Die Kostenentscheidung nach § 193 SGG trifft das Gericht nach sachgerechtem Ermessen. Dabei ist vor allem das Erfolgsprinzip (mutmaßlicher Ausgang des Verfahrens in der Hauptsache) heranzuziehen. Daneben sind sonstige kostenrechtliche Aspekte, insbesondere die Veranlassung von Verfahrenskosten (Veranlassungsprinzip) heranzuziehen (vgl. Meyer-Ladewig, Sozialgerichtsgesetz, 9. Auflage 2008, § 193 Rn. 12 ff).

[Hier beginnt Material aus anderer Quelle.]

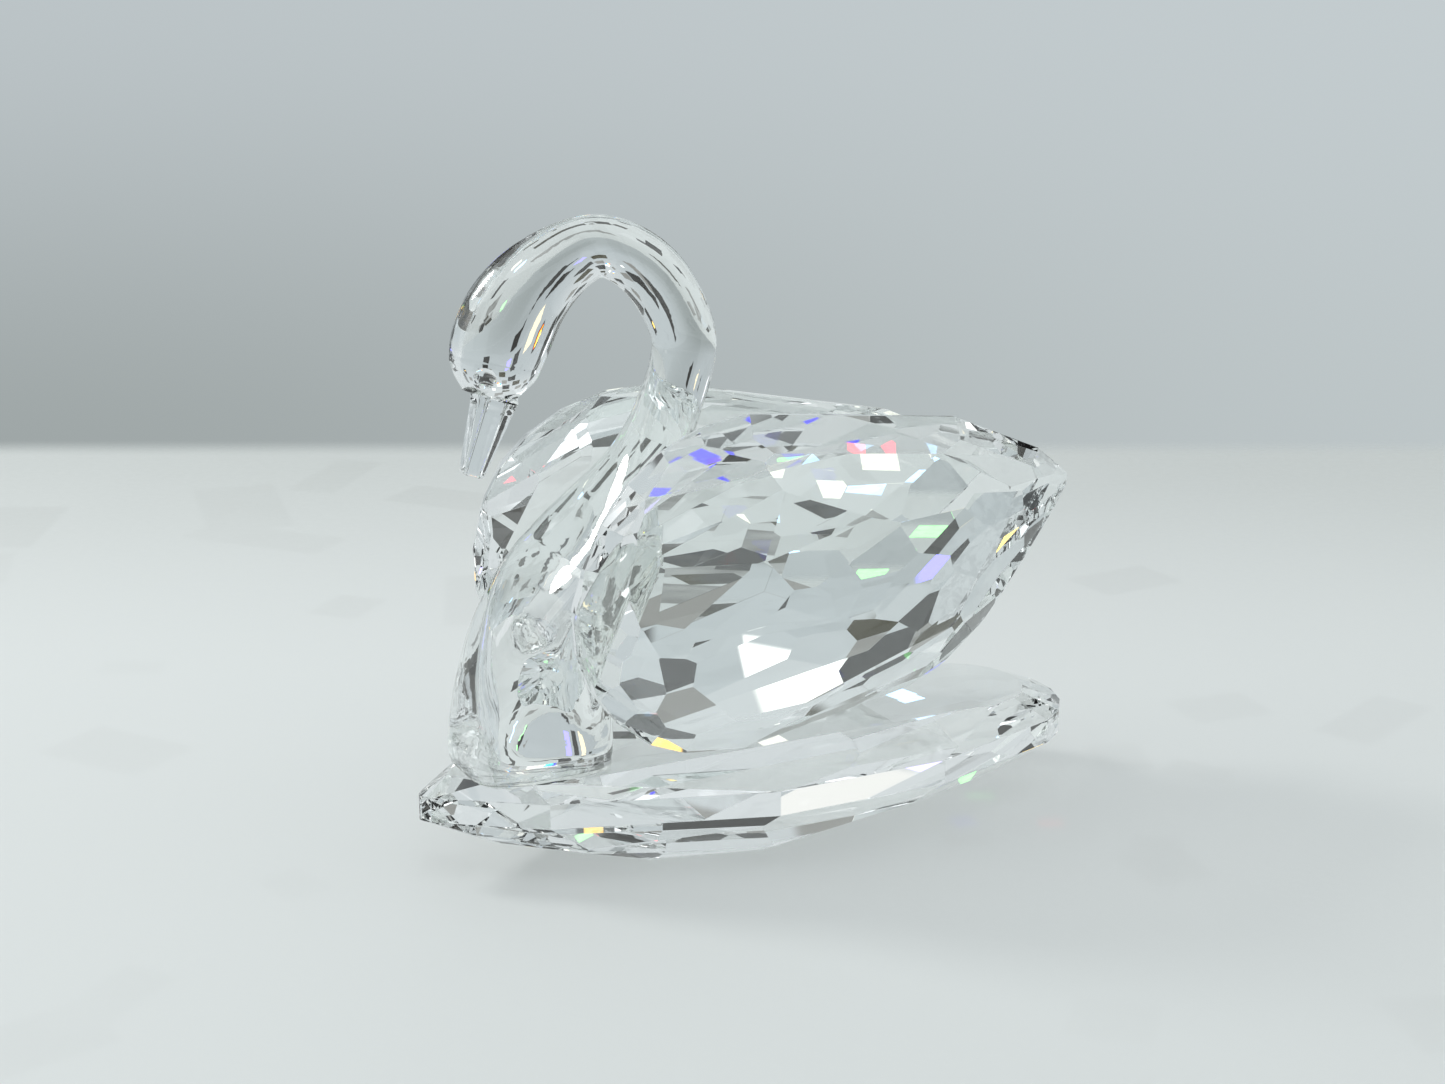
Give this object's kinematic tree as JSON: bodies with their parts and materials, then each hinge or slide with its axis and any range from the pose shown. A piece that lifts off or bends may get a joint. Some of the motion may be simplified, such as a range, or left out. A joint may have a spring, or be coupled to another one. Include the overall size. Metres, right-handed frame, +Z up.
{
  "type": "crystal swan figurine",
  "caption": "Clear cut-crystal swan: smooth curved neck and head, pear-shaped faceted wings glued to its breast, on a boat-shaped faceted base.",
  "frame": {"origin": "middle of the bounding box in plan, at the level the base rests on", "axes": "+Z up, +X from the beak's end towards the wing tips and tail, +Y towards the swan's right wing"},
  "size_m": [0.0716, 0.0365, 0.0635],
  "materials": {
    "cut_crystal": "polished cut lead crystal, clear and colourless",
    "moulded_crystal": "fire-polished clear crystal",
    "clear_adhesive": "cured clear adhesive"
  },
  "bodies": {
    "root": {"base": "cut_crystal", "neck": "moulded_crystal", "left_wing": "cut_crystal", "right_wing": "cut_crystal", "foot_bond": "clear_adhesive", "left_wing_bond": "clear_adhesive", "right_wing_bond": "clear_adhesive"}
  },
  "joints": []
}
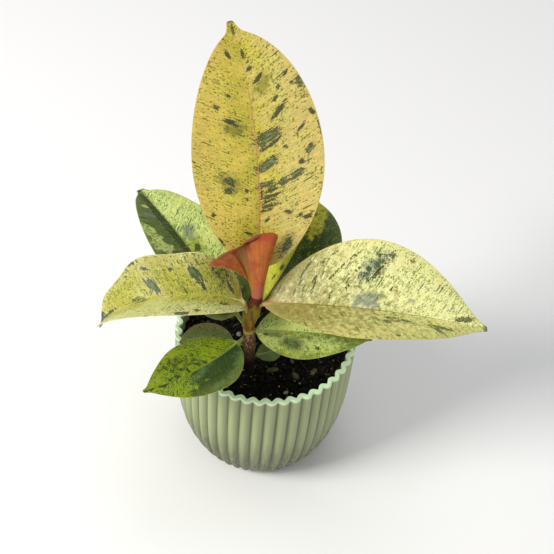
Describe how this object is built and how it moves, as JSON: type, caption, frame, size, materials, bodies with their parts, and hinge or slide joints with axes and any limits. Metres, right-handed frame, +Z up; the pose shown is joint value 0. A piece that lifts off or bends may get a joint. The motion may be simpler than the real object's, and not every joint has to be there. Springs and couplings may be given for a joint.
{
  "type": "potted rubber plant",
  "caption": "Young variegated rubber plant with pale speckled leaves and a coppery new leaf, rooted in potting mix in a small fluted plastic pot with a scalloped rim.",
  "frame": {"origin": "centre of the pot's flat underside, on the surface that it stands on", "axes": "+Z up, along the pot's axis; the plant's front, from which it is mostly seen, faces -Y; +X to the right"},
  "size_m": [0.1285, 0.0835, 0.1659],
  "materials": {
    "pot_plastic": "matt sage green moulding with paler edges",
    "potting_mix": "damp crumbly peat and coir",
    "young_bark": "thin bark, olive above and dark brown below",
    "pale_leaf": "waxy straw-yellow leaf with dark green speckles",
    "green_leaf": "waxy green leaf marbled in two greens",
    "coppery_leaf": "soft satin copper-red young leaf",
    "bark": "rough dry bark",
    "perlite": "matt white porous grain"
  },
  "bodies": {
    "root": {"pot": "pot_plastic", "soil": "potting_mix", "stem": "young_bark", "upright_leaf": "pale_leaf", "right_leaf": "pale_leaf", "left_leaf": "pale_leaf", "back_left_leaf": "green_leaf", "back_right_leaf": "green_leaf", "front_left_leaf": "green_leaf", "low_left_leaf": "green_leaf", "low_right_leaf": "green_leaf", "small_leaf": "green_leaf", "new_leaf": "coppery_leaf", "bark_chip_1": "bark", "bark_chip_2": "bark", "bark_chip_3": "bark", "bark_chip_4": "bark", "bark_chip_5": "bark", "perlite_1": "perlite", "perlite_2": "perlite", "perlite_3": "perlite"}
  },
  "joints": []
}
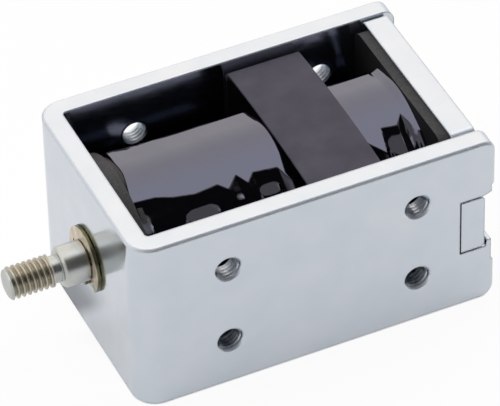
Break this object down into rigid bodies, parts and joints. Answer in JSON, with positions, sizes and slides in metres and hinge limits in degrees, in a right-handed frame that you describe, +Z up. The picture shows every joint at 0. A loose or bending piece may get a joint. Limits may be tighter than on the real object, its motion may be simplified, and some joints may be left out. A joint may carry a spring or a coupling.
{
  "type": "push pull solenoid",
  "caption": "Open box-frame push-pull solenoid: taped coil in a bent steel yoke, sliding plunger and push rod with a threaded end and an E-clip.",
  "frame": {"origin": "centre of the bounding box on the plane of the frame's lower edges", "axes": "+X along the rod's axis from the threaded end towards the end plate, +Z up towards the open top that shows the strip, -Y out of the near side wall"},
  "size_m": [0.0572, 0.029, 0.024],
  "materials": {
    "zinc_plate": "bright zinc plating, drawn flat strip",
    "core_steel": "turned soft iron, zinc plated",
    "bush_bronze": "sintered bronze",
    "tube_brass": "drawn brass, smooth",
    "bobbin_plastic": "moulded nylon, fine matt grain",
    "copper_wire": "enamelled copper wire in close turns",
    "gloss_tape": "glossy black tape, slightly wrinkled",
    "matt_strip": "matt insulating strip, fine texture",
    "sleeve_plastic": "shrink sleeve",
    "plunger_steel": "turned soft iron, plated",
    "rod_steel": "turned steel rod with a rolled thread",
    "shim_brass": "punched brass",
    "clip_steel": "spring steel with a yellowish passivated finish"
  },
  "bodies": {
    "stator": {"frame": "zinc_plate", "end_plate": "zinc_plate", "fixed_core": "core_steel", "rod_bush": "bush_bronze", "guide_tube": "tube_brass", "bobbin": "bobbin_plastic", "winding": "copper_wire", "coil_tape": "gloss_tape", "cover_strip": "matt_strip", "start_splice": "sleeve_plastic", "finish_splice": "sleeve_plastic"},
    "clip": {"retaining_clip": "clip_steel"},
    "plunger_and_rod": {"plunger": "plunger_steel", "push_rod": "rod_steel", "stop_shim": "shim_brass"}
  },
  "joints": [
    {"name": "rod_slide", "type": "slide", "parent": "stator", "child": "clip", "axis": [-1, 0, 0], "range_m": [0, 0.005]},
    {"name": "rod_turn", "type": "hinge", "parent": "clip", "child": "plunger_and_rod", "pos_m": [-0.01873, 0, 0.012], "axis": [1, 0, 0], "continuous": true}
  ]
}
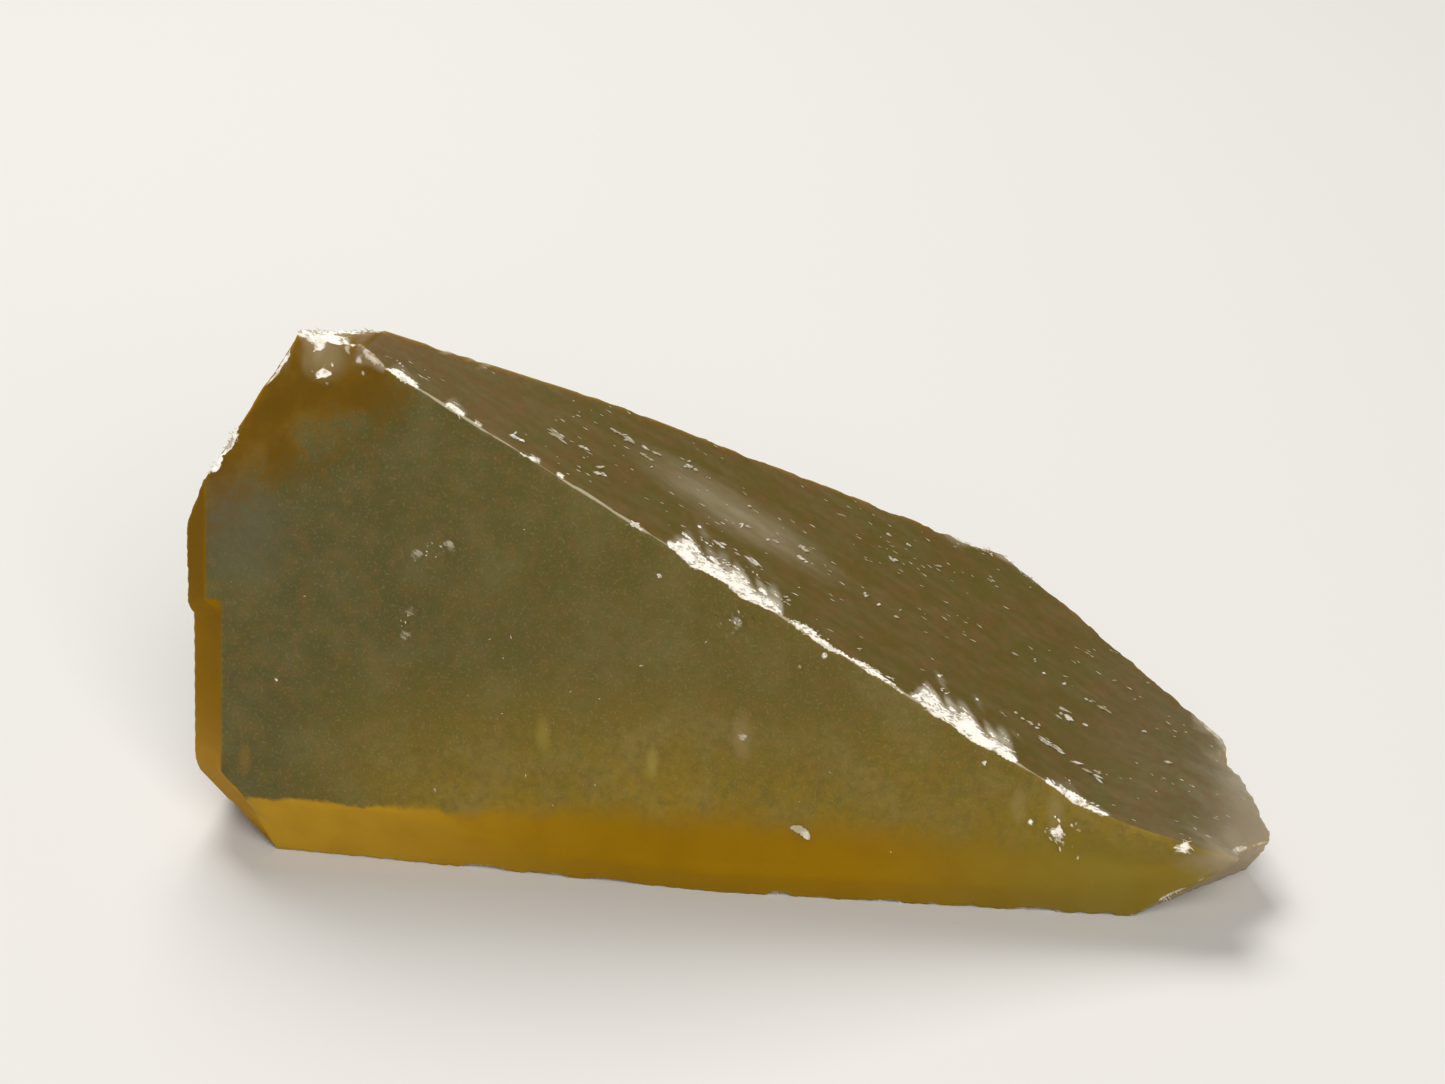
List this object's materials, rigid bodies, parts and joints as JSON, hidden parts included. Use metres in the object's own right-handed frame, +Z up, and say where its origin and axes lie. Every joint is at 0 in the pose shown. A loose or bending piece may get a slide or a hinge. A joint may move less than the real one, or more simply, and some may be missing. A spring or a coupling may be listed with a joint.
{
  "type": "calcite specimen",
  "caption": "Honey-coloured calcite crystal fragment lying on a flat underside, wedge-shaped, with a long chipped ridge and a thin tip.",
  "frame": {"origin": "middle of the body's box, on the flat underside it rests on", "axes": "+X from the thick end towards the thin tip, +Z up; -Y is the large steep face"},
  "size_m": [0.0606, 0.0247, 0.0294],
  "materials": {
    "calcite": "satin, translucent honey-brown, with white crushed edges"
  },
  "bodies": {
    "root": {"calcite_crystal": "calcite"}
  },
  "joints": []
}
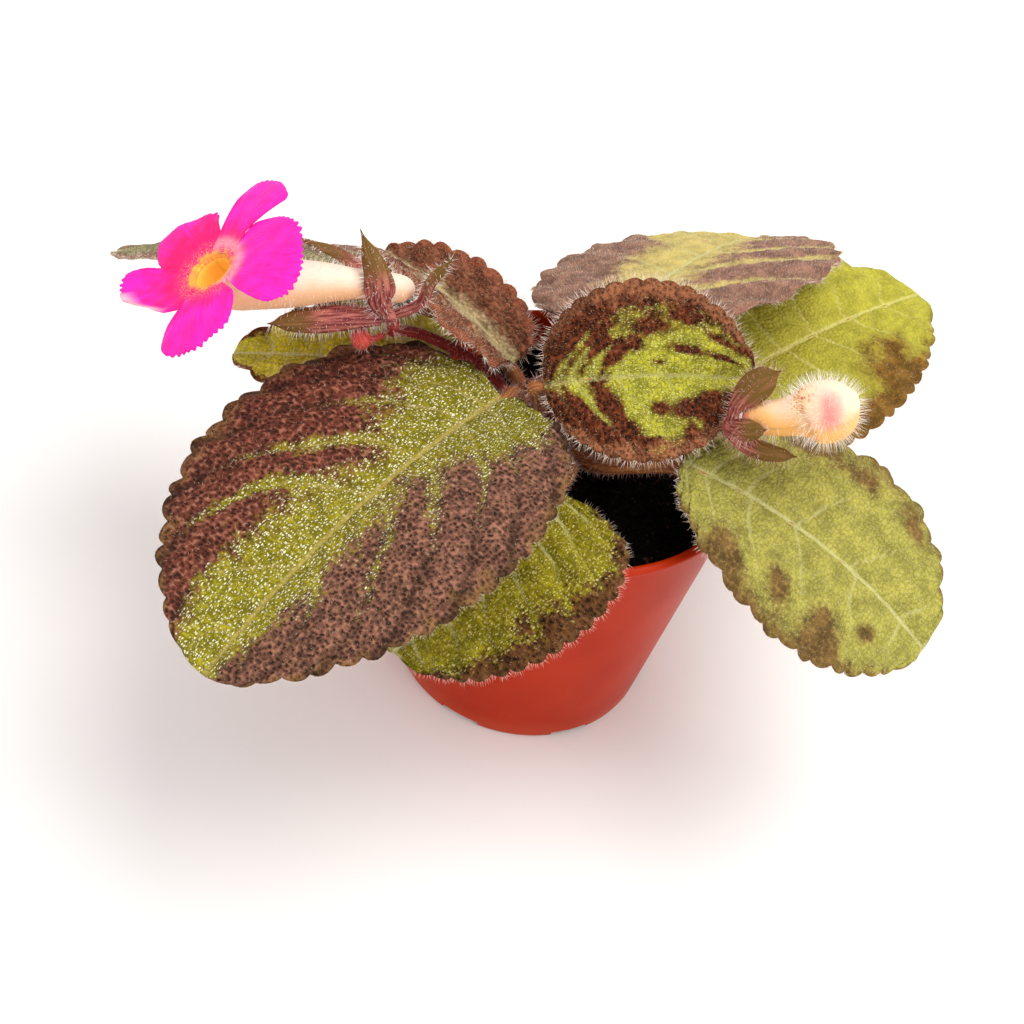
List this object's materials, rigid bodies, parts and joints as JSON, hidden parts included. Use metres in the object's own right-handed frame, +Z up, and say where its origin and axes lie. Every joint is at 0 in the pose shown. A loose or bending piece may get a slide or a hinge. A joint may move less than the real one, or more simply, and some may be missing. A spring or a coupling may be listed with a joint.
{
  "type": "potted flame violet",
  "caption": "Hairy-leaved flame violet with a pink flower and a bud, growing from soil in a small tapered terracotta-coloured pot.",
  "frame": {"origin": "the middle of the whole outline in X and Y, on the plane the pot stands on", "axes": "+X runs to the right of the picture's view, along the plant's widest spread; +Y runs away from the viewer; +Z points up, along the pot's axis"},
  "size_m": [0.1474, 0.1316, 0.09],
  "materials": {
    "pot_plastic": "satin",
    "peat_soil": "rough",
    "dark_leaf": "hairy",
    "green_leaf": "hairy",
    "stem_tissue": "hairy",
    "sepal_tissue": "hairy",
    "pale_petal": "downy",
    "vivid_petal": "soft"
  },
  "bodies": {
    "root": {"pot": "pot_plastic", "soil": "peat_soil", "stem": "stem_tissue", "leaf_front_left": "dark_leaf", "leaf_low_front": "green_leaf", "leaf_left": "green_leaf", "leaf_back_left": "dark_leaf", "leaf_back_folded": "dark_leaf", "leaf_centre": "green_leaf", "leaf_back": "dark_leaf", "leaf_back_right": "green_leaf", "leaf_right": "green_leaf", "flower_tube": "pale_petal", "flower_limb": "vivid_petal", "flower_sepals": "sepal_tissue", "flower_stalk": "stem_tissue", "young_bud": "sepal_tissue", "bud": "pale_petal", "bud_sepals": "sepal_tissue", "bud_stalk": "stem_tissue"}
  },
  "joints": []
}
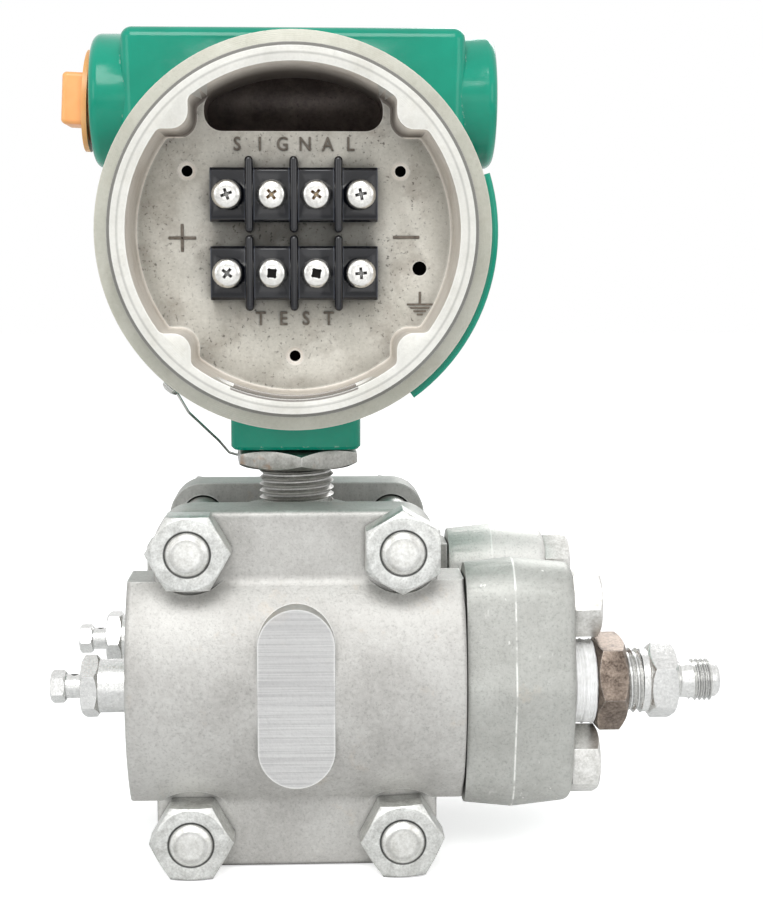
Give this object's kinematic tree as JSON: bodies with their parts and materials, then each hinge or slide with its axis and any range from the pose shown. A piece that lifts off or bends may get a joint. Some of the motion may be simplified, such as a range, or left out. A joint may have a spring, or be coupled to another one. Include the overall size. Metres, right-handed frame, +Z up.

Zum ersten wurde - vom BVerfG - keine höhere Regelleistung zugesprochen. Nach dem Erfolgsprinzip, das auch nach § 63 Abs. 1 Satz 1 SGB X gilt, könnte für die bloße Verfassungswidrigkeit nur ein Bruchteil der Erfolgsquote ausgewiesen werden. Dieser Bruchteil wird zweitens dadurch gemindert, dass die Rechtswidrigkeit der Regelleistung nur einer von mehreren Punkten war, die im Vorverfahren erfolglos geltend gemacht wurden. Der Bruchteil wird drittens weiter gemindert, weil die Kosten des Vorverfahrens in der einheitlichen Kostenentscheidung des Gerichts lediglich einen Anteil ausmachen.

Auch das Veranlassungsprinzip kann dem Beklagten nicht zur Last gelegt werden. Im Vorverfahren wurden neben der Regelleistung weitere Punkte geltend gemacht, so dass ein Ruhen wegen der Regelleistung das Vorverfahren nicht zum Stillstand gebracht hätte. Eine Veranlassung zur Klage bestand wegen der Regelleistung nicht mehr, weil das BVerfG darüber bereits zuvor entschieden hatte.

Eine Kostenentscheidung unterbleibt im Beschwerdeverfahren gemäß § 73a SGG in Verbindung mit § 127 Abs. 4 ZPO.